Restriction by a query object is a generalization of restriction by a table. The example below creates a query object corresponding to all the users named Alice. The Session table is then restricted by the query object, returning all the sessions performed by Alice.

query = User & 'user = "Alice"'
Session & query

Proj

Renaming an attribute in python can be done via keyword arguments:

table.proj(new_attr='old_attr')

This can be done in the context of a table definition:

@schema
class Session(dj.Manual):
    definition = """
    # Experiment Session
    -> Animal
    session             : smallint  # session number for the animal
    ---
    session_datetime    : datetime  # YYYY-MM-DD HH:MM:SS
    session_start_time  : float     # seconds relative to session_datetime
    session_end_time    : float     # seconds relative to session_datetime
    -> User.proj(experimenter='username')
    -> User.proj(supervisor='username')
    """

Or to rename multiple values in a table with the following syntax: Table.proj(*existing_attributes,*renamed_attributes)

Session.proj('session','session_date',start='session_start_time',end='session_end_time')

Projection can also be used to to compute new attributes from existing ones.

Session.proj(duration='session_end_time-session_start_time') & 'duration > 10'

Aggr

For more complicated calculations, we can use aggregation.

Subject.aggr(Session,n="count(*)") # (1)
Subject.aggr(Session,average_start="avg(session_start_time)") # (2)
  1. Number of sessions per subject.
  2. Average session_start_time for each subject

Universal set

Universal sets offer the complete list of combinations of attributes.
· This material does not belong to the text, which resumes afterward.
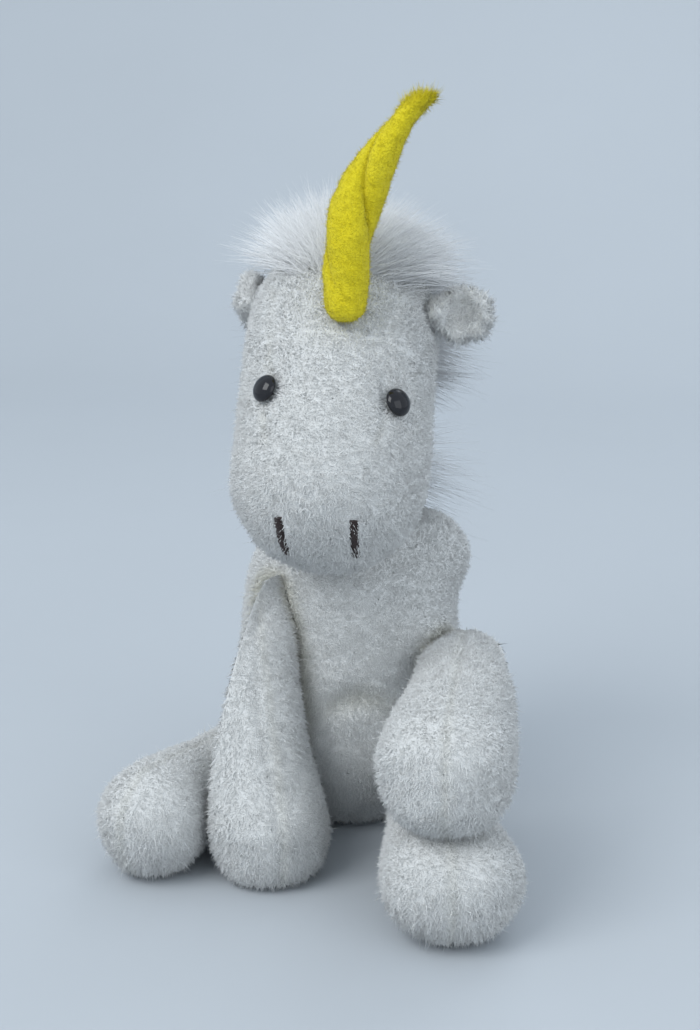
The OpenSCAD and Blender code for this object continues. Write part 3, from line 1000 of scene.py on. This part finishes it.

# All home cities of students
dj.U('laser_wavelength', 'laser_power') & Scan # (1)
dj.U('laser_wavelength', 'laser_power').aggr(Scan, n="count(*)") # (2)
dj.U().aggr(Session, n="max(session)") # (3)
  1. All combinations of wavelength and power.
  2. Total number of scans for each combination.
  3. Largest session number.

dj.U(), as shown in the last example above, is often useful for integer IDs. For an example of this process, see the source code for Element Array Electrophysiology's insert_new_params.